• Problem to work on:
Compile every line that includes the word "into".

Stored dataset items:
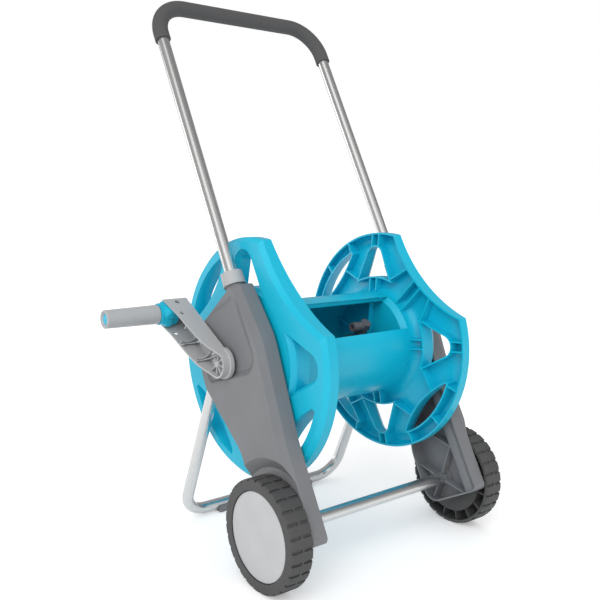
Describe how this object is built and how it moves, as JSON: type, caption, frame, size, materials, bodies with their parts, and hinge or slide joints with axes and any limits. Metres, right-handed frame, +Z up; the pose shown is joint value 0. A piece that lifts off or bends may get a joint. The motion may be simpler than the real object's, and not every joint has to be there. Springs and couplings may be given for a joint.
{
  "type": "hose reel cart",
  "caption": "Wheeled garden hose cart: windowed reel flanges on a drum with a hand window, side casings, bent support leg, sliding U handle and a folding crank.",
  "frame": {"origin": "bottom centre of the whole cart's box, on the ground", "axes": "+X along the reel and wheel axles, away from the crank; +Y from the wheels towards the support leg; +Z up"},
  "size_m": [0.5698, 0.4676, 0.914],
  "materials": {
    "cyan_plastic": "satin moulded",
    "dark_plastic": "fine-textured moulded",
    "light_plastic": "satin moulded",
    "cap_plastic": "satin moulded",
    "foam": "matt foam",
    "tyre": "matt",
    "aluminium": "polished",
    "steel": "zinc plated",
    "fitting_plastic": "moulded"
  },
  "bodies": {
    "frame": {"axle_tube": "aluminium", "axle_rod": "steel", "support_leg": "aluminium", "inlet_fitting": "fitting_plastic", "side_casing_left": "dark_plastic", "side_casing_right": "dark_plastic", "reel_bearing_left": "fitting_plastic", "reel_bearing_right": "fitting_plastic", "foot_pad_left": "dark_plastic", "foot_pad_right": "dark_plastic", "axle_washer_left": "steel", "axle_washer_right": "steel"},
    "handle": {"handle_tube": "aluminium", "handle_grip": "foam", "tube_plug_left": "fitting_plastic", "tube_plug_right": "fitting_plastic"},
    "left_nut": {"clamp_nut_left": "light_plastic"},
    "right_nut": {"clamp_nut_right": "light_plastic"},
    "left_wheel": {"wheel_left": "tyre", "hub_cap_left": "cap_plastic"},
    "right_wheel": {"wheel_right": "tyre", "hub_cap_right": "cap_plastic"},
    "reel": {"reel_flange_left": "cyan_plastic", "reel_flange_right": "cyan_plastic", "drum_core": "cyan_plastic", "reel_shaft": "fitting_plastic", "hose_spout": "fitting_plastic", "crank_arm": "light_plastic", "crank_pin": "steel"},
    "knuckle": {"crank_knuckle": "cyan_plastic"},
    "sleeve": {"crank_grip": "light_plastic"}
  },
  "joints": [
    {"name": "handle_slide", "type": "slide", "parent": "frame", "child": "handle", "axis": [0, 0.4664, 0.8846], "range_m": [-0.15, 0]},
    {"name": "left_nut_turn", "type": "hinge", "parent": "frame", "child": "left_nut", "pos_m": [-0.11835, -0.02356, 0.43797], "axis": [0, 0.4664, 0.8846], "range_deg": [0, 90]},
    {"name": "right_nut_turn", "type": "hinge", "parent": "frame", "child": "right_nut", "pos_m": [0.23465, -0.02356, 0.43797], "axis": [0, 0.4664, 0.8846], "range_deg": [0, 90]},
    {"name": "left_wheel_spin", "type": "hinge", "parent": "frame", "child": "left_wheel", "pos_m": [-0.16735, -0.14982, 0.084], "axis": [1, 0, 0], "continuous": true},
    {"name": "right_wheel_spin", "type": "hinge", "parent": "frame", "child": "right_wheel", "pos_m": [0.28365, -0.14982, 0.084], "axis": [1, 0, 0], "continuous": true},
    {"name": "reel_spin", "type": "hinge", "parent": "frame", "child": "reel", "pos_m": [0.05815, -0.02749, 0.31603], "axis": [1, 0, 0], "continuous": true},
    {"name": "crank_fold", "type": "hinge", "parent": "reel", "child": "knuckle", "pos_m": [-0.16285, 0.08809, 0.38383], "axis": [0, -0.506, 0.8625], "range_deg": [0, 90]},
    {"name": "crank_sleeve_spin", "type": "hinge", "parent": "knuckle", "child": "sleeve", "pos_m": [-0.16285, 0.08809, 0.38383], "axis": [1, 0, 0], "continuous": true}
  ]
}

* * *

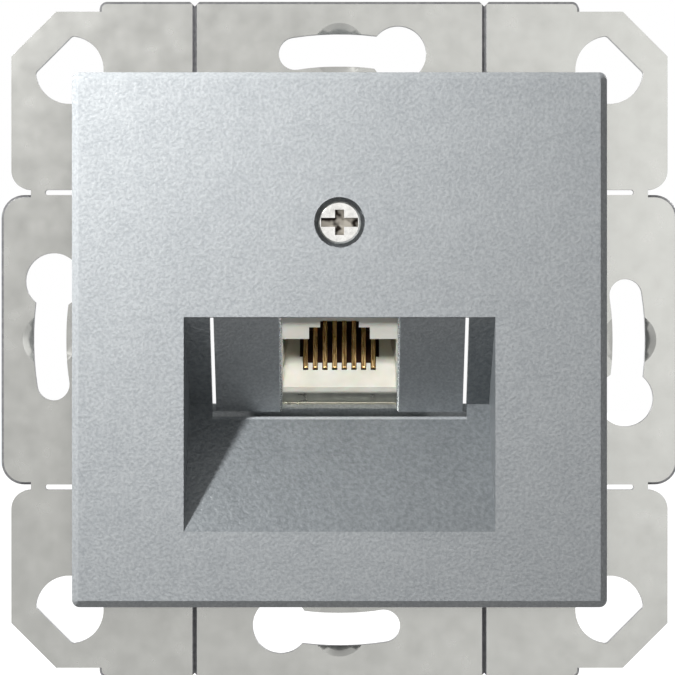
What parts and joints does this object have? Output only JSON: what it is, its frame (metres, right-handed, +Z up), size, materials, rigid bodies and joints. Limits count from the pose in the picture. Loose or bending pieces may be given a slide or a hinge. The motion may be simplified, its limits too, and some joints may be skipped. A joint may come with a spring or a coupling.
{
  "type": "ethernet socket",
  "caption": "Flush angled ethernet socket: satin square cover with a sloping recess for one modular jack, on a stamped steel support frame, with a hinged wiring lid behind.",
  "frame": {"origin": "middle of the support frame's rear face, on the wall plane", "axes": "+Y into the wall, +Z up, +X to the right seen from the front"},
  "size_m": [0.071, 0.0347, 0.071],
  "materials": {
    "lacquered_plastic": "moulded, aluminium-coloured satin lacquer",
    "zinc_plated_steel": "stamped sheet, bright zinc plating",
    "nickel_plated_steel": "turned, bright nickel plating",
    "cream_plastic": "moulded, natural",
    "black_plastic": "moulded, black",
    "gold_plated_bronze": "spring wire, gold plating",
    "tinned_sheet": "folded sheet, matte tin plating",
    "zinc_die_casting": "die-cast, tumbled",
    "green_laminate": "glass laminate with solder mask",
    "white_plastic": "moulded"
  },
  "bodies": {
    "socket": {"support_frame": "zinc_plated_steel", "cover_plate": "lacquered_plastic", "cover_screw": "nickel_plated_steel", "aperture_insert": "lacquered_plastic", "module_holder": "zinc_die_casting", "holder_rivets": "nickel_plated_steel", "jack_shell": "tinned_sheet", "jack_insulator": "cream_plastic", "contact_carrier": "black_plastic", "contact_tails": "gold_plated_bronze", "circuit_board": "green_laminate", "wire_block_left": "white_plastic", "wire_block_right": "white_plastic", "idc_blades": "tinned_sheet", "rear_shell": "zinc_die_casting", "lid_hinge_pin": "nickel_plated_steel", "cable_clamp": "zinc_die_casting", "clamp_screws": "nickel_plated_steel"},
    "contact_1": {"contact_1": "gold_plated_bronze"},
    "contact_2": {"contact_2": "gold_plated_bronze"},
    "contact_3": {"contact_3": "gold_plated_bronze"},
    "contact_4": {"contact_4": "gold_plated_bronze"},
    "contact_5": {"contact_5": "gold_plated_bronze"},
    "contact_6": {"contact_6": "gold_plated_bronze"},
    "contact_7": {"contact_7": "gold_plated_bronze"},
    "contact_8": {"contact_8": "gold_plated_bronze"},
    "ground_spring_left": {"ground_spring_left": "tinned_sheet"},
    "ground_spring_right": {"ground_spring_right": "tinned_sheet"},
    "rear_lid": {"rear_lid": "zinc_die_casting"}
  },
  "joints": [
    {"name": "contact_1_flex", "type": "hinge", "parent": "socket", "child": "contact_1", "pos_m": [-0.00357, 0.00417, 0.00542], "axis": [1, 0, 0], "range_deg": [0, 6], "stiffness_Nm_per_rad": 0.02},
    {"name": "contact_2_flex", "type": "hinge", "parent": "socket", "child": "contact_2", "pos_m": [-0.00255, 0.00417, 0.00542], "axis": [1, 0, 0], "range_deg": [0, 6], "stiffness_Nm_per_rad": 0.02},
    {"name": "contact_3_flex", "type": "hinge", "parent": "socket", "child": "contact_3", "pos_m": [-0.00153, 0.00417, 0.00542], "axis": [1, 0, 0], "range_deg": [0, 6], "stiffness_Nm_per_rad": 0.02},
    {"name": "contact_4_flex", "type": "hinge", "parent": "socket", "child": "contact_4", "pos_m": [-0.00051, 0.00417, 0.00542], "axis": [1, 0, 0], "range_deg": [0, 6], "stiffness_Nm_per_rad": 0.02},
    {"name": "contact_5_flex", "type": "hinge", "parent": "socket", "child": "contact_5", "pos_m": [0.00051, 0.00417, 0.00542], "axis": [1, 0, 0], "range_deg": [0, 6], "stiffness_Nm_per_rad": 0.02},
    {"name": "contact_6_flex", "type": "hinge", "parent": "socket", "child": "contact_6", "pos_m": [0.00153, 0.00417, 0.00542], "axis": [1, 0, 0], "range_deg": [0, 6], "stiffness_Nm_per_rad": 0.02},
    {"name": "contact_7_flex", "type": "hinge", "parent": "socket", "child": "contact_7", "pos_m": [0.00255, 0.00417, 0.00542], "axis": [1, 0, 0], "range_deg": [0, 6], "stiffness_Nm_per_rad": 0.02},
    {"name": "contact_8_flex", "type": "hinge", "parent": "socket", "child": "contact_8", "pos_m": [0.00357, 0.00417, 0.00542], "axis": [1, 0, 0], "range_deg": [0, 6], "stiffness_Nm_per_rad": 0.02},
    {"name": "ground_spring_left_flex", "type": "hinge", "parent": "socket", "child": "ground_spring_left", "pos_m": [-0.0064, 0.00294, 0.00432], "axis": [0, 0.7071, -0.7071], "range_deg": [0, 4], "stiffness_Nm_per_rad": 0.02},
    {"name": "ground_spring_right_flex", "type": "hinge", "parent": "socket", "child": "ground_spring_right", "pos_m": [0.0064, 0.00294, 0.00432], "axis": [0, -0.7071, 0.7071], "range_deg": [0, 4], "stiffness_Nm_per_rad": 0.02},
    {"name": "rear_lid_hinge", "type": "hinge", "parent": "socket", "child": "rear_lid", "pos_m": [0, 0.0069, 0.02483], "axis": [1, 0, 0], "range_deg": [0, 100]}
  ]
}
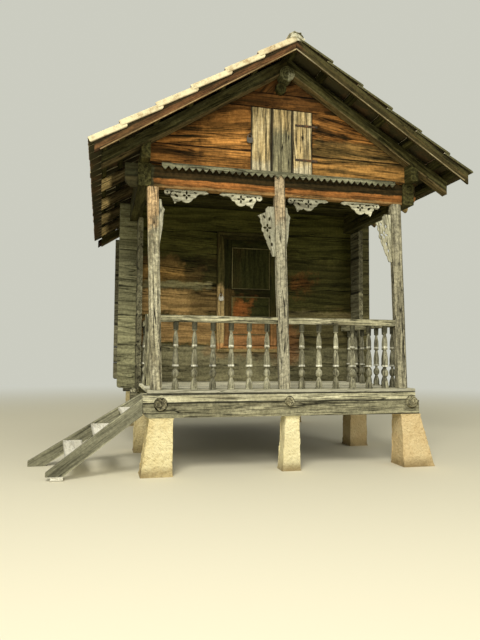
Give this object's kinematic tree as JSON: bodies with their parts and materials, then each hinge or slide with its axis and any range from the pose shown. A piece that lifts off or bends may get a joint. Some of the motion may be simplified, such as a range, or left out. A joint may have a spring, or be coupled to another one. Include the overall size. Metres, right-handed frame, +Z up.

--

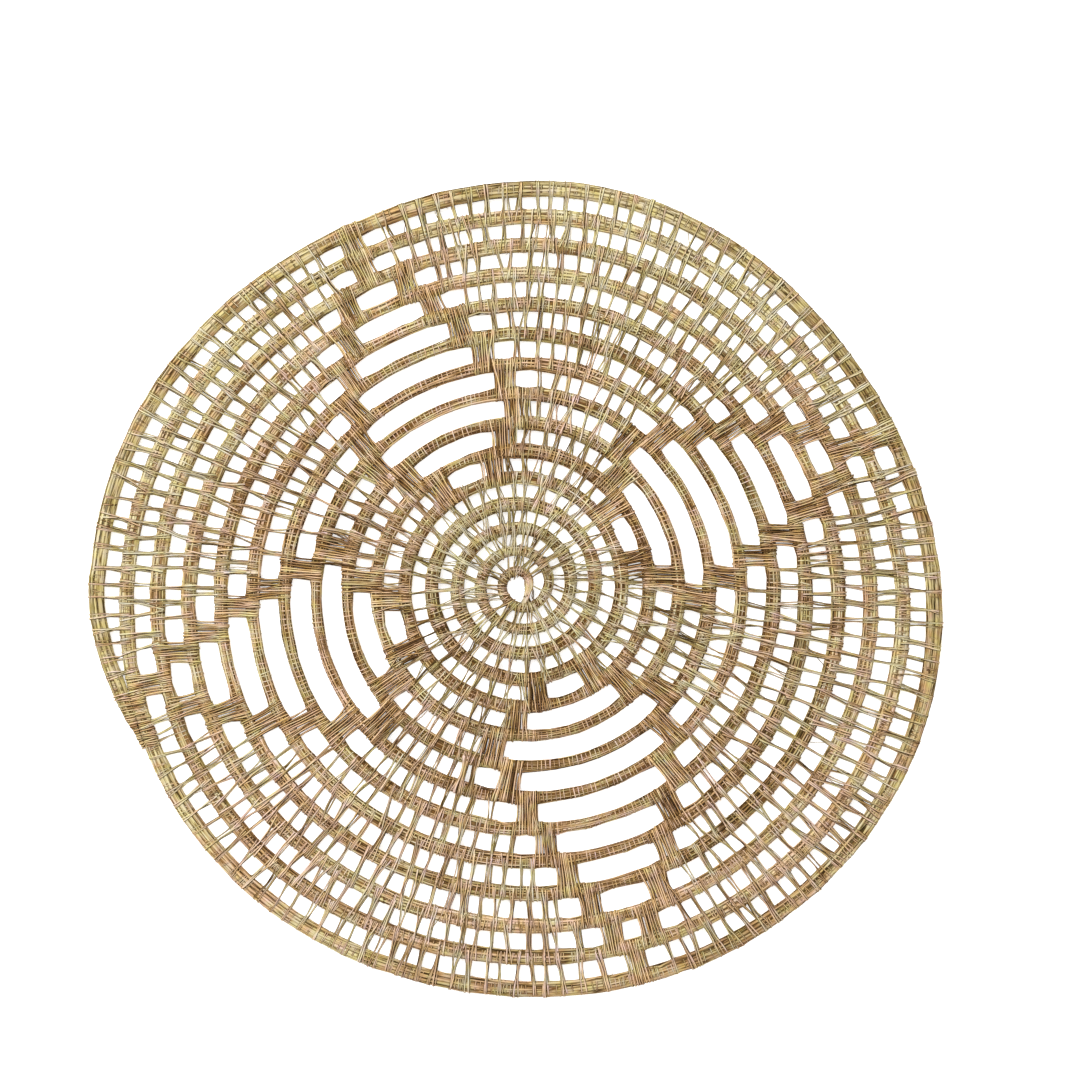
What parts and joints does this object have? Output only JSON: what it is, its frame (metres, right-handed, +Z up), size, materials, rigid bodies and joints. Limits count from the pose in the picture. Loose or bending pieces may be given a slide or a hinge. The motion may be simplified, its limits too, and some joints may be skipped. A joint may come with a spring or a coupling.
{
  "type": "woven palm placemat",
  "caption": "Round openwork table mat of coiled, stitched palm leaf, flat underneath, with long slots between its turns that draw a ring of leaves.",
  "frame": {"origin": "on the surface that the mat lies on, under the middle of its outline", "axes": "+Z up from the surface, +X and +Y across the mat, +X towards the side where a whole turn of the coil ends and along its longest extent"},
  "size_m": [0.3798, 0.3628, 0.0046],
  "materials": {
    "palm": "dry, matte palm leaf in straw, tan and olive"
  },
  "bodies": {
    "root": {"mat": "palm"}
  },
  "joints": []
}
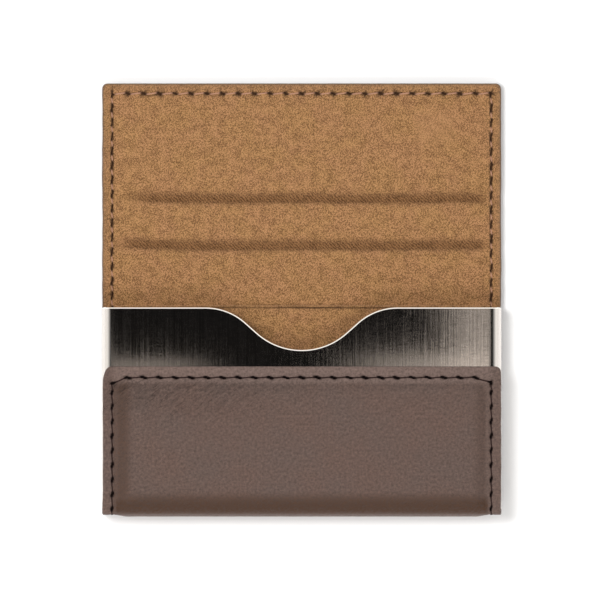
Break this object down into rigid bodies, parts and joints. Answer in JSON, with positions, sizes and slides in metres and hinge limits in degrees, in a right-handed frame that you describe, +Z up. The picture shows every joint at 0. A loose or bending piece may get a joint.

• Solution for this task:
  "frame": {"origin": "middle of the support frame's rear face, on the wall plane", "axes": "+Y into the wall, +Z up, +X to the right seen from the front"},
Break this object down into rigid bodies, parts and joints. Answer in JSON, with positions, sizes and slides in metres and hinge limits in degrees, in a right-handed frame that you describe, +Z up. The picture shows every joint at 0. A loose or bending piece may get a joint.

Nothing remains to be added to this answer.